▸ **What is asked**: Return, word for word, the lines from the line holding "return [Part.makeCompound(flaps[first:first +" through the line holding "bpy.data.objects.remove(obj)". Include both end lines and no others.

-- start of Given material --

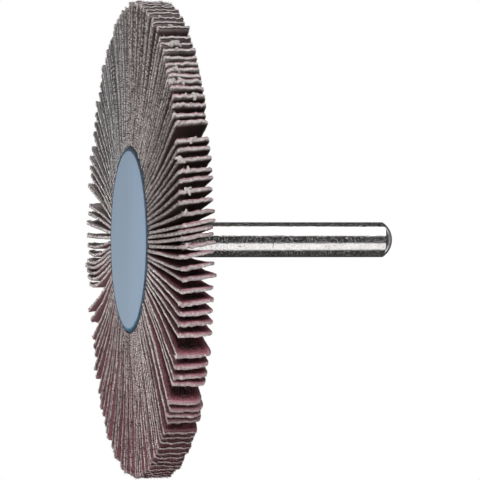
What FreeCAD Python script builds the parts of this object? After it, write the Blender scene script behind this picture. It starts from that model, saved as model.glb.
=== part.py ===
import FreeCAD, Part
import math
import os
import random

# A flap wheel on a round shank, in millimetres. It stands on its front disc: the disc's outer
# face is at z = 0, the axis is Z and the shank points up. A turn is an angle in degrees about
# the axis, from -Y towards -X, so a flap's lean is the turn from its root to its tip.

# Flaps of abrasive cloth, set on edge round the core and glued in packs
wheel_diameter = 81.0
flap_width = 5.5
flap_thickness = 0.62
flap_count = 126
flaps_per_pack = 3
root_gap = 0.014
root_seat = 0.06

# Front disc
disc_diameter = 31.2
disc_thickness = 0.6
disc_chamfer = 0.12

# Resin core, with a boss that climbs the shank
boss_height = 0.9
boss_chamfer = 0.5
boss_fillet = 0.8

# Steel shank: ground to size outside the resin, with a domed nose. Its root in the resin is
# turned down, with a round head and two grip flats above it.
shank_diameter = 6.0
shank_reach = 40.0
nose_height = 1.65
shank_root_diameter = 5.0
resin_under_head = 0.8
head_height = 1.0
grip_flat_depth = 0.6
grip_flat_length = 2.6

# The flaps have been pressed this way and that in use: the lean at some turns, which changes
# smoothly between them
settled_lean = (
    (-163, -5.8), (-148, -1.8), (-110, 1.5), (-75, 3.0), (-60, 2.4), (-45, 0.4), (-20, 3.8),
    (-8, 3.9), (7, -0.6), (22, -2.1), (38, -2.6), (57, -7.3), (80, -5.6), (130, -1.5),
    (160, 0.3), (180, -0.3),
)

# Gaps that stand open at the rim: the turn between the roots, and how many degrees the two tips
# are pushed apart. The push fades in the flaps beyond.
open_gaps = (
    (-160.0, 4.6), (-154.3, 1.8), (-145.7, 2.4), (-140.0, 2.8), (-128.6, 2.2), (-120.0, 2.2),
    (-108.6, 1.5), (-51.4, 3.4), (-40.0, 3.8), (-28.6, 3.2), (28.6, 2.5), (65.7, 2.6),
    (154.3, 1.9), (168.6, 4.3), (177.1, 0.7),
)
gap_fade = 4.0

# Small differences from flap to flap: lean in degrees, bow as a share of the free room, and
# how much of a lean is bend rather than tilt
lean_wobble = 0.22
bow_wobble = 0.12
bend_share = 0.4
least_bow = 0.02
least_tip_gap = 0.08

wheel_radius = wheel_diameter / 2
disc_radius = disc_diameter / 2
shank_radius = shank_diameter / 2
pitch = 360 / flap_count
core_radius = flap_count * (flap_thickness + root_gap) / (2 * math.pi)
root_radius = core_radius + root_seat
flap_front = disc_thickness
flap_back = flap_front + flap_width
boss_top = flap_back + boss_height
shank_bottom = flap_front + resin_under_head
shank_top = flap_back + shank_reach
turned_radius = shank_root_diameter / 2
ground_start = boss_top + boss_fillet


def line(start, end):
    return Part.LineSegment(start, end).toShape()


def arc(start, middle, end):
    return Part.Arc(start, middle, end).toShape()


def profile_point(radius, height):
    return FreeCAD.Vector(radius, 0, height)


def turned(edges):
    """A solid of revolution from a closed profile in the XZ plane."""
    return Part.Face(Part.Wire(edges)).revolve(FreeCAD.Vector(), FreeCAD.Vector(0, 0, 1), 360)


def make_shank():
    dome_radius = (shank_radius ** 2 + nose_height ** 2) / (2 * nose_height)
    half_way = shank_radius / 2
    half_way_drop = dome_radius - math.sqrt(dome_radius ** 2 - half_way ** 2)
    bottom = profile_point(0, shank_bottom)
    heel = profile_point(turned_radius, shank_bottom)
    turned_end = profile_point(turned_radius, ground_start)
    ground_edge = profile_point(shank_radius, ground_start)
    shoulder = profile_point(shank_radius, shank_top - nose_height)
    dome_middle = profile_point(half_way, shank_top - half_way_drop)
    top = profile_point(0, shank_top)
    shank = turned([
        line(bottom, heel), line(heel, turned_end), line(turned_end, ground_edge),
        line(ground_edge, shoulder), arc(shoulder, dome_middle, top), line(top, bottom)])
    for near_side in (-turned_radius, turned_radius - grip_flat_depth):
        corner = FreeCAD.Vector(-turned_radius, near_side, shank_bottom + head_height)
        shank = shank.cut(Part.makeBox(2 * turned_radius, grip_flat_depth, grip_flat_length, corner))
    return shank


def make_resin_core(shank):
    """Cast between the flaps' roots and the shank, in one piece with its boss."""
    fillet_middle = boss_fillet * (1 - math.sqrt(0.5))
    collar_radius = shank_radius + boss_fillet
    front = profile_point(0, flap_front)
    front_edge = profile_point(core_radius, flap_front)
    shoulder = profile_point(core_radius, boss_top - boss_chamfer)
    back_edge = profile_point(core_radius - boss_chamfer, boss_top)
    collar_foot = profile_point(collar_radius, boss_top)
    collar_middle = profile_point(shank_radius + fillet_middle, boss_top + fillet_middle)
    collar_top = profile_point(shank_radius, ground_start)
    axis_top = profile_point(0, ground_start)
    core = turned([
        line(front, front_edge), line(front_edge, shoulder), line(shoulder, back_edge),
        line(back_edge, collar_foot), arc(collar_foot, collar_middle, collar_top),
        line(collar_top, axis_top), line(axis_top, front)])
    return core.cut(shank)


def make_front_disc():
    outer_face = profile_point(0, 0)
    face_edge = profile_point(disc_radius - disc_chamfer, 0)
    rim_front = profile_point(disc_radius, disc_chamfer)
    rim_back = profile_point(disc_radius, disc_thickness)
    centre_back = profile_point(0, disc_thickness)
    return turned([
        line(outer_face, face_edge), line(face_edge, rim_front), line(rim_front, rim_back),
        line(rim_back, centre_back), line(centre_back, outer_face)])


def turn_between(start, end):
    """The shorter way round from one turn to another."""
    return (end - start + 180) % 360 - 180


def lean_at(turn):
    """The settled lean at a turn, with the push of each open gap."""
    lean = 0
    for (start, lean_there), (end, lean_next) in zip(settled_lean, settled_lean[1:] + settled_lean[:1]):
        share = ((turn - start) % 360) / ((end - start) % 360)
        if share < 1:
            lean = lean_there + (lean_next - lean_there) * share ** 2 * (3 - 2 * share)
    for gap_turn, opening in open_gaps:
        away = turn_between(gap_turn, turn)
        lean += math.copysign(opening / 2, away) * math.exp(-abs(away) / gap_fade)
    return lean


def flap_angles():
    """Root and tip turns, with the tips kept apart all round."""
    chance = random.Random(11)
    roots = [-180 + pitch * (number + 0.5) for number in range(flap_count)]
    tips = [root + lean_at(root) + chance.uniform(-lean_wobble, lean_wobble) for root in roots]
    least_step = math.degrees((flap_thickness + least_tip_gap) / wheel_radius)
    for sweep in range(flap_count):
        for number in range(flap_count):
            step = turn_between(tips[number - 1], tips[number])
            if step < least_step:
                tips[number - 1] -= (least_step - step) / 2
                tips[number] += (least_step - step) / 2
    return roots, tips


def place(radius, turn):
    angle = math.radians(turn)
    return FreeCAD.Vector(-radius * math.sin(angle), -radius * math.cos(angle), flap_front)


def make_flap(root, tip, bow):
    """A strip on edge that follows an arc from the core to the rim."""
    inner = place(root_radius, root)
    outer = place(wheel_radius, tip)
    along = (outer - inner).normalize()
    across = FreeCAD.Vector(along.y, -along.x, 0)
    middle = (inner + outer) / 2 + across * bow
    centre = arc(inner, middle, outer).Curve.Center
    sides = []
    for offset in (-flap_thickness / 2, flap_thickness / 2):
        sides.append([spot + (spot - centre).normalize() * offset for spot in (inner, middle, outer)])
    near, far = sides
    outline = Part.Wire([
        arc(*near), line(near[2], far[2]), arc(far[2], far[1], far[0]), line(far[0], near[0])])
    return Part.Face(outline).extrude(FreeCAD.Vector(0, 0, flap_width))


def make_flap_packs():
    """Every flap is a solid of its own; a node holds those glued side by side."""
    chance = random.Random(5)
    roots, tips = flap_angles()
    flaps = []
    for number in range(flap_count):
        before = turn_between(tips[number - 1], tips[number])
        after = turn_between(tips[number], tips[(number + 1) % flap_count])
        room = math.radians(min(before, after)) * wheel_radius - flap_thickness
        lean = math.radians(turn_between(roots[number], tips[number])) * wheel_radius
        bow = -bend_share * lean / 4 + chance.uniform(-bow_wobble, bow_wobble) * room
        bow = math.copysign(max(abs(bow), least_bow), bow)
        flaps.append(make_flap(roots[number], tips[number], bow))
    return [Part.makeCompound(flaps[first:first + flaps_per_pack])
            for first in range(0, flap_count, flaps_per_pack)]


def save(shape, name):
    shape.exportStep(os.path.join("parts", name + ".step"))


os.makedirs("parts", exist_ok=True)
shank = make_shank()
save(shank, "shank")
save(make_resin_core(shank), "resin_core")
save(make_front_disc(), "front_disc")
for number, pack in enumerate(make_flap_packs(), start=1):
    save(pack, "flap_pack_%02d" % number)
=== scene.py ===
import bpy
import bmesh
import math
import random
import numpy as np
from mathutils import Matrix, Vector, noise


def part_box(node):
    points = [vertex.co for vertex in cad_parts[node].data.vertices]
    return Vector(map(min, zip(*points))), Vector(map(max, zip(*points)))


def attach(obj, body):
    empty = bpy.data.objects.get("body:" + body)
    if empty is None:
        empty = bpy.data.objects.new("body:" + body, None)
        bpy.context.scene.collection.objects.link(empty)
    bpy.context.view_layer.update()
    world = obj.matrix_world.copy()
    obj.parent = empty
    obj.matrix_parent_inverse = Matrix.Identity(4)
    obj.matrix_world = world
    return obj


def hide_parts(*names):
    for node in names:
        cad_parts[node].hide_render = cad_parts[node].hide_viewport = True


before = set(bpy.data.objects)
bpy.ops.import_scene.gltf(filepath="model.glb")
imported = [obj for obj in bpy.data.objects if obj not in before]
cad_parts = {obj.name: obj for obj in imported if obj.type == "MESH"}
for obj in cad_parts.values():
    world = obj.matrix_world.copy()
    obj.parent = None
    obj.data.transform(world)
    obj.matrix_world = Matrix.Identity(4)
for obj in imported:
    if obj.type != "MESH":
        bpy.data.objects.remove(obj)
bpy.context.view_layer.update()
mm = 0.001
chance = random.Random(7)
print("packed wheel loaded:", len(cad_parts), "nodes")


# small helpers

def clearSelection():
    if bpy.context.mode != "OBJECT":
        bpy.ops.object.mode_set(mode="OBJECT")
    bpy.ops.object.select_all(action="DESELECT")


def pick(piece):
    clearSelection()
    piece.select_set(True)
    bpy.context.view_layer.objects.active = piece


def editFaces(piece, wanted, mode="FACE"):
    # enters edit mode with the faces, edges or vertices that the test wants selected
    pick(piece)
    bpy.ops.object.mode_set(mode="EDIT")
    bpy.ops.mesh.select_mode(type=mode)
    bpy.ops.mesh.select_all(action="DESELECT")
    work = bmesh.from_edit_mesh(piece.data)
    for part in {"FACE": work.faces, "EDGE": work.edges, "VERT": work.verts}[mode]:
        part.select_set(bool(wanted(part)))
    work.select_flush_mode()
    bmesh.update_edit_mesh(piece.data)


def leaveEdit():
    bpy.ops.object.mode_set(mode="OBJECT")


def settle(piece):
    # the finished object sits at the origin, unturned and unscaled
    pick(piece)
    bpy.ops.object.transform_apply(location=True, rotation=True, scale=True)


def newObject(name, data):
    piece = bpy.data.objects.new(name, data)
    bpy.context.collection.objects.link(piece)
    return piece


def addModifier(piece, kind, name, **settings):
    modifier = piece.modifiers.new(name, kind)
    for key, value in settings.items():
        setattr(modifier, key, value)
    pick(piece)
    bpy.ops.object.modifier_apply(modifier=name)


# materials are built from a few short node helpers

class Nodes:
    def __init__(self, name):
        self.material = bpy.data.materials.new(name)
        self.material.use_nodes = True
        self.tree = self.material.node_tree
        self.shader = self.tree.nodes["Principled BSDF"]
        self.place = self.tree.nodes.new("ShaderNodeTexCoord").outputs["Object"]

    def link(self, start, end):
        self.tree.links.new(start, end)

    def feed(self, socket, value):
        if isinstance(value, bpy.types.NodeSocket):
            self.link(value, socket)
        else:
            socket.default_value = value

    def put(self, name, value):
        self.feed(self.shader.inputs[name], value)

    def attribute(self, name, output="Vector"):
        node = self.tree.nodes.new("ShaderNodeAttribute")
        node.attribute_name = name
        return node.outputs[output]

    def split(self, vector):
        node = self.tree.nodes.new("ShaderNodeSeparateXYZ")
        self.feed(node.inputs[0], vector)
        return node.outputs

    def combine(self, x, y=0.0, z=0.0):
        node = self.tree.nodes.new("ShaderNodeCombineXYZ")
        for socket, value in zip(node.inputs, (x, y, z)):
            self.feed(socket, value)
        return node.outputs[0]

    def scaled(self, scale=(1000, 1000, 1000)):
        # the place on the piece, in millimetres unless another scale is given
        node = self.tree.nodes.new("ShaderNodeMapping")
        self.link(self.place, node.inputs["Vector"])
        node.inputs["Scale"].default_value = scale
        return node.outputs[0]

    def noise(self, vector, scale, detail=2.0, rough=0.5):
        node = self.tree.nodes.new("ShaderNodeTexNoise")
        self.feed(node.inputs["Vector"], vector)
        node.inputs["Scale"].default_value = scale
        node.inputs["Detail"].default_value = detail
        node.inputs["Roughness"].default_value = rough
        return node.outputs["Fac"]

    def times(self, first, second):
        return self.math("MULTIPLY", first, second)

    def plus(self, first, second):
        return self.math("ADD", first, second)

    def minus(self, first, second):
        return self.math("SUBTRACT", first, second)

    def math(self, kind, first, second=0.0):
        node = self.tree.nodes.new("ShaderNodeMath")
        node.operation = kind
        self.feed(node.inputs[0], first)
        self.feed(node.inputs[1], second)
        return node.outputs[0]

    def ramp(self, value, low, high, start=0.0, end=1.0):
        node = self.tree.nodes.new("ShaderNodeMapRange")
        self.feed(node.inputs["Value"], value)
        node.inputs["From Min"].default_value = low
        node.inputs["From Max"].default_value = high
        node.inputs["To Min"].default_value = start
        node.inputs["To Max"].default_value = end
        return node.outputs["Result"]

    def mix(self, factor, first, second, kind="MIX"):
        node = self.tree.nodes.new("ShaderNodeMix")
        node.data_type = "RGBA"
        node.blend_type = kind
        self.feed(node.inputs["Factor"], factor)
        self.feed(node.inputs[6], first)
        self.feed(node.inputs[7], second)
        return node.outputs[2]

    def distance(self, vector, spot):
        node = self.tree.nodes.new("ShaderNodeVectorMath")
        node.operation = "DISTANCE"
        self.feed(node.inputs[0], vector)
        node.inputs[1].default_value = spot
        return node.outputs["Value"]

    def bump(self, height, distance, strength=1.0):
        node = self.tree.nodes.new("ShaderNodeBump")
        node.inputs["Distance"].default_value = distance
        node.inputs["Strength"].default_value = strength
        self.link(height, node.inputs["Height"])
        self.link(node.outputs[0], self.shader.inputs["Normal"])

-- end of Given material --

▸ **The answer**:
    return [Part.makeCompound(flaps[first:first + flaps_per_pack])
            for first in range(0, flap_count, flaps_per_pack)]


def save(shape, name):
    shape.exportStep(os.path.join("parts", name + ".step"))


os.makedirs("parts", exist_ok=True)
shank = make_shank()
save(shank, "shank")
save(make_resin_core(shank), "resin_core")
save(make_front_disc(), "front_disc")
for number, pack in enumerate(make_flap_packs(), start=1):
    save(pack, "flap_pack_%02d" % number)
=== scene.py ===
import bpy
import bmesh
import math
import random
import numpy as np
from mathutils import Matrix, Vector, noise


def part_box(node):
    points = [vertex.co for vertex in cad_parts[node].data.vertices]
    return Vector(map(min, zip(*points))), Vector(map(max, zip(*points)))


def attach(obj, body):
    empty = bpy.data.objects.get("body:" + body)
    if empty is None:
        empty = bpy.data.objects.new("body:" + body, None)
        bpy.context.scene.collection.objects.link(empty)
    bpy.context.view_layer.update()
    world = obj.matrix_world.copy()
    obj.parent = empty
    obj.matrix_parent_inverse = Matrix.Identity(4)
    obj.matrix_world = world
    return obj


def hide_parts(*names):
    for node in names:
        cad_parts[node].hide_render = cad_parts[node].hide_viewport = True


before = set(bpy.data.objects)
bpy.ops.import_scene.gltf(filepath="model.glb")
imported = [obj for obj in bpy.data.objects if obj not in before]
cad_parts = {obj.name: obj for obj in imported if obj.type == "MESH"}
for obj in cad_parts.values():
    world = obj.matrix_world.copy()
    obj.parent = None
    obj.data.transform(world)
    obj.matrix_world = Matrix.Identity(4)
for obj in imported:
    if obj.type != "MESH":
        bpy.data.objects.remove(obj)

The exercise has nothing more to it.